**What the exercise asks**
Look for the word "joints" in each line and report the count of matching lines, with nothing added.

**Data shown**

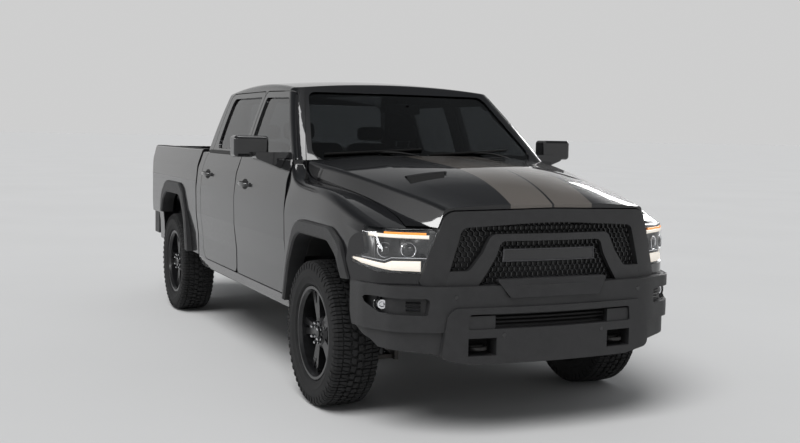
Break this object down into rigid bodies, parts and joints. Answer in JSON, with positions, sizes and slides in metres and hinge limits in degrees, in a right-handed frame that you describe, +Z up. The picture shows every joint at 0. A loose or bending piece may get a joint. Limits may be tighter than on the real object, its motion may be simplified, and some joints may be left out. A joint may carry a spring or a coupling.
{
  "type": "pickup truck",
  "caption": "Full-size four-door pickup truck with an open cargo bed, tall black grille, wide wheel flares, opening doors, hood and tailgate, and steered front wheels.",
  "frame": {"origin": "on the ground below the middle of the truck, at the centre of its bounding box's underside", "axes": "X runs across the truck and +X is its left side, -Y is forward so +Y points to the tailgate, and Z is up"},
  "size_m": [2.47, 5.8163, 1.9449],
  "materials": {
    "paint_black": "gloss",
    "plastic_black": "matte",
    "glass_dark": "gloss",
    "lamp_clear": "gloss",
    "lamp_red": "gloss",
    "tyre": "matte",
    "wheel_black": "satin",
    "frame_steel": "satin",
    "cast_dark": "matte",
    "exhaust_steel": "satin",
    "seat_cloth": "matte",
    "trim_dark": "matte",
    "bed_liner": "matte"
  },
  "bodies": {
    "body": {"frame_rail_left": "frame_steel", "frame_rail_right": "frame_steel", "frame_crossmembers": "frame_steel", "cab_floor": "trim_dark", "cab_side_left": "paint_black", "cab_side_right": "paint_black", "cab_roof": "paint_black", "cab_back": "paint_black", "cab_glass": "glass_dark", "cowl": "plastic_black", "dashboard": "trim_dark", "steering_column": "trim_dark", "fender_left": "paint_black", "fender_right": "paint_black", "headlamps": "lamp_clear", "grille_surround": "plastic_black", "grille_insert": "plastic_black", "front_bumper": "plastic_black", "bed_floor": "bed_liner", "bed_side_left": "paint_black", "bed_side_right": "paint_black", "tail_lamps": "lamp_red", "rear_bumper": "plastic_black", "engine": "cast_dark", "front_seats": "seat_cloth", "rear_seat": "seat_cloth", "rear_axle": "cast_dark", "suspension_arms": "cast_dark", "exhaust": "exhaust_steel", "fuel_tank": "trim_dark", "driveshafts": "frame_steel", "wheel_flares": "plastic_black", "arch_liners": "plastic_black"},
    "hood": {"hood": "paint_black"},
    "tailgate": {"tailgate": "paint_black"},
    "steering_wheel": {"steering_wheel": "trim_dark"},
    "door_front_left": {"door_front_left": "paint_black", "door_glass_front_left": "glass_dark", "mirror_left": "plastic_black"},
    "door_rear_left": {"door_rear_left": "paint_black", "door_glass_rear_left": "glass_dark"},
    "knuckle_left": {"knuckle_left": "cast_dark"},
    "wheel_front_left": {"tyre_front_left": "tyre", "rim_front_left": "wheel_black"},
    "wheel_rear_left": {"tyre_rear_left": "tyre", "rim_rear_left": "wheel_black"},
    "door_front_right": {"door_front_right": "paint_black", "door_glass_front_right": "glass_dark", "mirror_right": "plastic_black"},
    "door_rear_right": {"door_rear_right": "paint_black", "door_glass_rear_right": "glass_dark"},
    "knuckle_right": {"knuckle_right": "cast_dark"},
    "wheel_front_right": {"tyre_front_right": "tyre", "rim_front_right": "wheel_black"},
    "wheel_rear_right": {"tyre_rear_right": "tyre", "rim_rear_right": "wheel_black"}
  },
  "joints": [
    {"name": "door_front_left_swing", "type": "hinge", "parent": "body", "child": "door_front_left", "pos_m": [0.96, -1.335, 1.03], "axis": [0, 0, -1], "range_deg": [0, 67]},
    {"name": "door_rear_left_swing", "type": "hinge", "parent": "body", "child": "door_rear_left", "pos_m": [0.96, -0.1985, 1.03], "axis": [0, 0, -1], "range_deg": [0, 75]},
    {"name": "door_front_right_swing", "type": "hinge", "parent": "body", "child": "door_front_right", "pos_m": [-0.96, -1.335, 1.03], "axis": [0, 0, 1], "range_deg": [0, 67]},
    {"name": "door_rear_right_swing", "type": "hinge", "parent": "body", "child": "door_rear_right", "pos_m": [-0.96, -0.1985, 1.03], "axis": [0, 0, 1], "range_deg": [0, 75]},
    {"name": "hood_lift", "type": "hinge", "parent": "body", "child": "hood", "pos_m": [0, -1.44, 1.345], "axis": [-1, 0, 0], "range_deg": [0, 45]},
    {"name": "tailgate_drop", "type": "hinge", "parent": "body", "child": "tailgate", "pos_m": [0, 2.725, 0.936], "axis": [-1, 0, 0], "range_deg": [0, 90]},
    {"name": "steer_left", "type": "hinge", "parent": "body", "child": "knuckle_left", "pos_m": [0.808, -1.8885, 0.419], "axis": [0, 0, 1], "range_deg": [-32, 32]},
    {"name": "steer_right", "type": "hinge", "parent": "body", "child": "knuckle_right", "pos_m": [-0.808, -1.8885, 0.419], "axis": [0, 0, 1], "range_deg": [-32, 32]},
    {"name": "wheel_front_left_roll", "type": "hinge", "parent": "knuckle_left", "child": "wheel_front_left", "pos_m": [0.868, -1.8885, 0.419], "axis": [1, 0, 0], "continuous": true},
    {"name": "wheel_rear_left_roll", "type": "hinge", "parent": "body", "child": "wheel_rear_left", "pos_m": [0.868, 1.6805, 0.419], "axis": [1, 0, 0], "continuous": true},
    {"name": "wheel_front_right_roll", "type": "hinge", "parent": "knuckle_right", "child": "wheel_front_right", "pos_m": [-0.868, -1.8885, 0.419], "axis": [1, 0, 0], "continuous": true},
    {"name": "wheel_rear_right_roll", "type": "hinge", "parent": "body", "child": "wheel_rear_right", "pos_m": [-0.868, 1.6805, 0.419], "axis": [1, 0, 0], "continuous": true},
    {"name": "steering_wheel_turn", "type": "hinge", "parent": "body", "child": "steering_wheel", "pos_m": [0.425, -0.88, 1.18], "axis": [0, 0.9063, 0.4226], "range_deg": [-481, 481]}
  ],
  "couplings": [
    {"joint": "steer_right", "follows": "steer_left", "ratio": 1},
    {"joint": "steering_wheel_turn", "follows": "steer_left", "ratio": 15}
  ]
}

**Answer to this exercise**
2